#### [Task brief]
Identify every line in the records below that contains the word "frame", and copy each of those lines.

Start of Entries

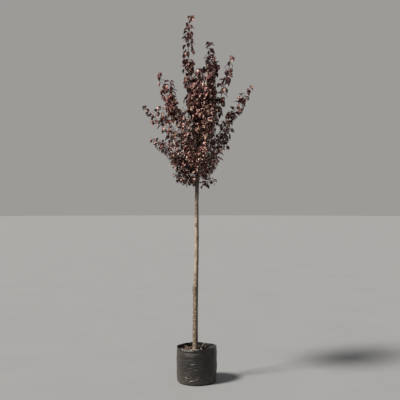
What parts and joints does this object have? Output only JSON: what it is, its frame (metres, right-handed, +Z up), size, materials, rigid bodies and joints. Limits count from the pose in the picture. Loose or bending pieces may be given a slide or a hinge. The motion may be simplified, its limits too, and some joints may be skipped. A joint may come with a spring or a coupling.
{
  "type": "nigra cherry plum tree in a nursery pot",
  "caption": "Young purple-leaved cherry plum grown as a slim standard tree: clear stem, upright airy head of dark red-purple leaves, soft black nursery pot of compost.",
  "frame": {"origin": "the middle of the pot's flat underside, at mount base", "axes": "+Z up along the trunk; the picture looks along +Y, with +X to its right"},
  "size_m": [0.8855, 0.6906, 2.9992],
  "materials": {
    "bark": "grey-brown bark with fine cross bands, matt",
    "young_bark": "smooth purple-brown young bark, satin",
    "leaves": "dark red-purple leaf, satin",
    "pot": "soft black plastic film, creased, satin",
    "compost": "moist bark compost, matt"
  },
  "bodies": {
    "root": {"bough_back_left": "young_bark", "bough_back_low": "young_bark", "bough_back_right": "young_bark", "bough_back_tall": "young_bark", "bough_front_left": "young_bark", "bough_front_low": "young_bark", "bough_front_right": "young_bark", "bough_front_tall": "young_bark", "bough_leader": "young_bark", "bough_left_far": "young_bark", "bough_left_inner": "young_bark", "bough_left_low": "young_bark", "bough_left_lowest": "young_bark", "bough_left_mid": "young_bark", "bough_left_tall": "young_bark", "bough_left_whip": "young_bark", "bough_right_long": "young_bark", "bough_right_low": "young_bark", "bough_right_lowest": "young_bark", "bough_right_tall": "young_bark", "bough_second_leader": "young_bark", "compost": "compost", "foliage_back_left": "leaves", "foliage_back_low": "leaves", "foliage_back_right": "leaves", "foliage_back_tall": "leaves", "foliage_front_left": "leaves", "foliage_front_low": "leaves", "foliage_front_right": "leaves", "foliage_front_tall": "leaves", "foliage_leader": "leaves", "foliage_left_far": "leaves", "foliage_left_inner": "leaves", "foliage_left_low": "leaves", "foliage_left_lowest": "leaves", "foliage_left_mid": "leaves", "foliage_left_tall": "leaves", "foliage_left_whip": "leaves", "foliage_right_long": "leaves", "foliage_right_low": "leaves", "foliage_right_lowest": "leaves", "foliage_right_tall": "leaves", "foliage_second_leader": "leaves", "foliage_skirt_back": "leaves", "foliage_skirt_front": "leaves", "foliage_skirt_left": "leaves", "foliage_skirt_right": "leaves", "foliage_spray_high_back": "leaves", "foliage_spray_high_front": "leaves", "foliage_spray_high_right": "leaves", "foliage_spray_low_back": "leaves", "foliage_spray_low_front": "leaves", "foliage_spray_low_left": "leaves", "foliage_spray_low_right": "leaves", "foliage_spray_mid_back": "leaves", "foliage_spray_mid_front": "leaves", "foliage_spray_mid_left": "leaves", "foliage_spray_mid_right": "leaves", "pot": "pot", "trunk": "bark"}
  },
  "joints": []
}
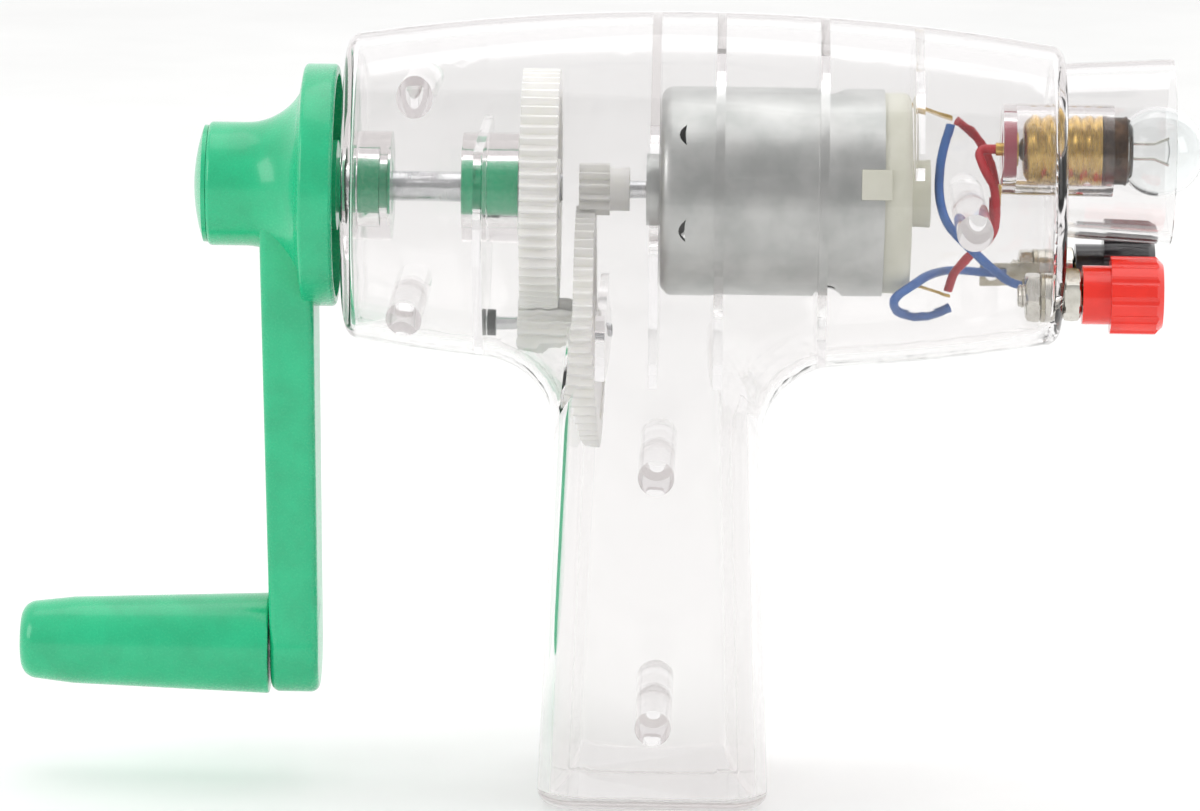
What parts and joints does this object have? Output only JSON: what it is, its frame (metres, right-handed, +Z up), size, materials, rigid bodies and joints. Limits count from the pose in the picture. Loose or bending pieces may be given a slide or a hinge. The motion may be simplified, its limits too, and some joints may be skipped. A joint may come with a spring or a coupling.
{
  "type": "hand crank generator",
  "caption": "Pistol-grip hand crank generator in a clear housing: crank and knob, gear train, small DC motor, screw-in lamp in a flared guard, red and black screw posts.",
  "frame": {"origin": "middle of the flat foot of the grip", "axes": "+X along the crank and motor axis towards the lamp, +Z up the grip, parting plane at Y = 0"},
  "size_m": [0.1576, 0.0476, 0.1046],
  "materials": {
    "clear_housing": "clear, gloss, injection moulded",
    "white_gear": "satin, moulded acetal",
    "dark_plastic": "satin, moulded",
    "green_plastic": "gloss, moulded in colour",
    "steel": "ground bright",
    "plated_steel": "zinc or nickel plated, satin",
    "cream_plastic": "satin, moulded nylon",
    "ferrite": "ground ferrite",
    "brass": "bright, drawn or turned",
    "copper": "copper, lacquered wire or bright",
    "fibre": "vulcanised fibre",
    "solder": "dull solder",
    "glass": "clear blown",
    "tungsten": "drawn",
    "red_plastic": "gloss, moulded in colour",
    "black_plastic": "gloss, moulded in colour",
    "blue_insulation": "satin wire insulation",
    "red_insulation": "satin wire insulation"
  },
  "bodies": {
    "housing": {"front_shell": "clear_housing", "rear_shell": "clear_housing", "outer_shaft_bush": "green_plastic", "inner_shaft_bush": "green_plastic", "motor_can": "plated_steel", "motor_end_bell": "cream_plastic", "motor_magnets": "ferrite", "motor_terminals": "brass", "motor_brushes": "copper", "front_motor_bush": "brass", "rear_motor_bush": "brass", "lamp_insulator": "fibre", "lamp_centre_contact": "brass", "lamp_side_contact": "brass", "outer_nuts": "plated_steel", "inner_nuts": "plated_steel", "post_washers": "plated_steel", "red_post_stud": "plated_steel", "black_post_stud": "plated_steel", "solder_lugs": "plated_steel", "blue_wire_to_red_post": "blue_insulation", "blue_wire_to_black_post": "blue_insulation", "red_wire_to_side_contact": "red_insulation", "red_wire_to_centre_contact": "red_insulation"},
    "crank": {"crank_arm": "green_plastic", "crank_cap": "green_plastic", "crank_screw": "plated_steel", "crank_shaft": "steel", "drive_gear": "white_gear", "knob_pin": "steel"},
    "knob": {"crank_knob": "green_plastic"},
    "layshaft_group": {"layshaft": "steel", "layshaft_collar": "dark_plastic", "layshaft_washer": "dark_plastic", "reduction_gear": "white_gear"},
    "armature": {"motor_shaft": "steel", "motor_pinion": "white_gear", "armature_core": "steel", "armature_windings": "copper", "commutator": "copper"},
    "red_cap_slider": {"red_cap_insert": "plated_steel"},
    "red_cap_turner": {"red_cap": "red_plastic"},
    "black_cap_slider": {"black_cap_insert": "plated_steel"},
    "black_cap_turner": {"black_cap": "black_plastic"},
    "lamp_slider": {"bulb_tip": "solder"},
    "lamp_turner": {"bulb_base": "brass", "bulb_glass": "glass", "bulb_bead": "glass", "bulb_leads": "plated_steel", "bulb_filament": "tungsten"}
  },
  "joints": [
    {"name": "crank_spin", "type": "hinge", "parent": "housing", "child": "crank", "pos_m": [0, 0, 0.0808], "axis": [1, 0, 0], "continuous": true},
    {"name": "knob_spin", "type": "hinge", "parent": "crank", "child": "knob", "pos_m": [-0.0685, 0, 0.0183], "axis": [1, 0, 0], "continuous": true},
    {"name": "layshaft_spin", "type": "hinge", "parent": "housing", "child": "layshaft_group", "pos_m": [-0.01, 0, 0.0623], "axis": [1, 0, 0], "continuous": true},
    {"name": "motor_spin", "type": "hinge", "parent": "housing", "child": "armature", "pos_m": [0, 0, 0.0808], "axis": [1, 0, 0], "continuous": true},
    {"name": "red_cap_back_off", "type": "slide", "parent": "housing", "child": "red_cap_slider", "axis": [1, 0, 0], "range_m": [0, 0.0035]},
    {"name": "red_cap_turn", "type": "hinge", "parent": "red_cap_slider", "child": "red_cap_turner", "pos_m": [0.06, -0.0095, 0.069], "axis": [1, 0, 0], "continuous": true},
    {"name": "black_cap_back_off", "type": "slide", "parent": "housing", "child": "black_cap_slider", "axis": [1, 0, 0], "range_m": [0, 0.0035]},
    {"name": "black_cap_turn", "type": "hinge", "parent": "black_cap_slider", "child": "black_cap_turner", "pos_m": [0.06, 0.0095, 0.069], "axis": [1, 0, 0], "continuous": true},
    {"name": "lamp_back_out", "type": "slide", "parent": "housing", "child": "lamp_slider", "axis": [1, 0, 0], "range_m": [0, 0.01086]},
    {"name": "lamp_turn", "type": "hinge", "parent": "lamp_slider", "child": "lamp_turner", "pos_m": [0.06, 0, 0.0869], "axis": [1, 0, 0], "continuous": true}
  ],
  "couplings": [
    {"joint": "layshaft_spin", "follows": "crank_spin", "ratio": -5.1667},
    {"joint": "motor_spin", "follows": "crank_spin", "ratio": 26.694},
    {"joint": "red_cap_turn", "follows": "red_cap_back_off", "rad_per_m": 12566},
    {"joint": "black_cap_turn", "follows": "black_cap_back_off", "rad_per_m": 12566},
    {"joint": "lamp_turn", "follows": "lamp_back_out", "rad_per_m": 3471.4}
  ]
}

End of Entries

#### [The answer]
What parts and joints does this object have? Output only JSON: what it is, its frame (metres, right-handed, +Z up), size, materials, rigid bodies and joints. Limits count from the pose in the picture. Loose or bending pieces may be given a slide or a hinge. The motion may be simplified, its limits too, and some joints may be skipped. A joint may come with a spring or a coupling.
  "frame": {"origin": "the middle of the pot's flat underside, at mount base", "axes": "+Z up along the trunk; the picture looks along +Y, with +X to its right"},
What parts and joints does this object have? Output only JSON: what it is, its frame (metres, right-handed, +Z up), size, materials, rigid bodies and joints. Limits count from the pose in the picture. Loose or bending pieces may be given a slide or a hinge. The motion may be simplified, its limits too, and some joints may be skipped. A joint may come with a spring or a coupling.
  "frame": {"origin": "middle of the flat foot of the grip", "axes": "+X along the crank and motor axis towards the lamp, +Z up the grip, parting plane at Y = 0"},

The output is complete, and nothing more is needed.